Interview shutterbug Todd Eberle invited me to chill, physically, that same night at the opening bash for Olafur Eliasson’s New York City Waterfalls. We caught t-he last boat, at 10:30 P.M. Despite the renewable-energy credits purchased, Fuller wouldn’t have loved all the electricity wasted on the multistory waterfalls along the East River. But up close they felt like air conditioners and looked as dreamy as Eberle’s photographs. BP: beautiful project.

Jackie O was the original BP, and that weekend Reed Krakoff, president of Coach, invited me to his wife Delphine’s birthday party at their new house, Lasata, the Bouvier’s former flagship mansion in East Hampton, where Jackie lived until she was about 12. (Oddly enough, Kelly Killoren Bensimon summers next door, but I avoided peeping in on her and BP M.P.) By the Krakoffs’ pool, I spotted Simon Doonan and his soon-to-be husband Jonathan Adler, minimalist landscape guru Perry Guillot, Allure’s Linda Wells, Fern Mallis, and Paul Kasmin, of his eponymous gallery.

We dined in a Coach-style tent outside, and then, back in the house, a mentalist bent loads of the Krakoffs’ silver- and glassware without touching them, while designer Catherine Malandrino, in a striped skirt, and Elle Decor’s Margaret Russell perched on fluffy sheep by the Lalannes.

Ring, ring. A week later, ageless BP Denise Hale phoned to invite me to her 10,000-acre ranch outside Cloverdale, California. Bob Colacello warned me that if I took one wrong turn, I’d be eaten by coyotes. “He tells that to everyone,” Denise said. I pumped her about the Royal Box at Wimbledon; Princess Michael of Kent had invited her there. “When I went,” Denise said, “I finally understood what everyone was talking about. So gorgeous. There were these elegant wicker chairs and blankets and little hats for everyone. The Royal Box faces Centre Court. The lunchroom has menus. And they serve tea courtside between matches. People really dress. The finals were the most incredible game one will ever see in a lifetime. Two incredible egos.”

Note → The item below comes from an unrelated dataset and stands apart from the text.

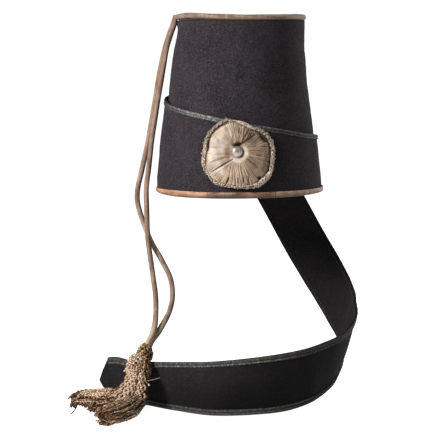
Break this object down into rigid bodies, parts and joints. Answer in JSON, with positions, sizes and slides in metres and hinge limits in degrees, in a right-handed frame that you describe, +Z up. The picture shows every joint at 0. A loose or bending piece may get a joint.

“Without exaggeration, the most gut-wrenching, agonizing four hours and 48 minutes of my life,” added Texan BP Becca Cason Thrash about the same match, not the film we’d just seen, when I ran into her after a Cinema Society screening of Josh Hartnett’s August, on July 9. In regard to the Federer-Nadal match, Becca continued: “So tense you were saying, ‘Where’s the vodka?’ basically. And at the end, Nadal jumps into the stands to kiss his parents, then climbs over to King Juan Carlos and shakes his hand.”

Speaking of regal, Becca’s June 10 benefit in Paris for the Louvre was a Texas-scaled blowout. “I was totally nervous,” she confessed with a Houston lilt. “There were more billionaires than millionaires.” BBPs. “And young ones . . . Dasha Zhukova, the 28-year-old Russian, wore Balmain. And there were more HRHs: HRH BP Princess -Caroline of Hanover in navy-blue Chanel haute couture, the Prince Pierre d’Arenberg, every conceivable -Baroness de Rothschild—Arianne, Beatrice, -Philippine, five or six Hermèses—Bianca Jagger, Luzia Hennessey in Lacroix haute -couture.” After dinner they traipsed through the galleries and into the Pyramid, where Duran Duran opened with “Hungry Like the Wolf.”

Even more fun, after the haute couture shows a few weeks later, Becca hooked up with DDBPs Simon and Yasmin Le Bon, Nick Rhodes, and John Taylor and Gela Nash-Taylor at the bar of the -Hôtel Ritz Paris. Owen Wilson asked if he could bring a friend . . . Rachel Weisz. And then John Kerry and his two bodyguards sidled up to the piano. They sang and threw back shots of Patrón until 4 a.m.

No wonder beauties are always late for lunch.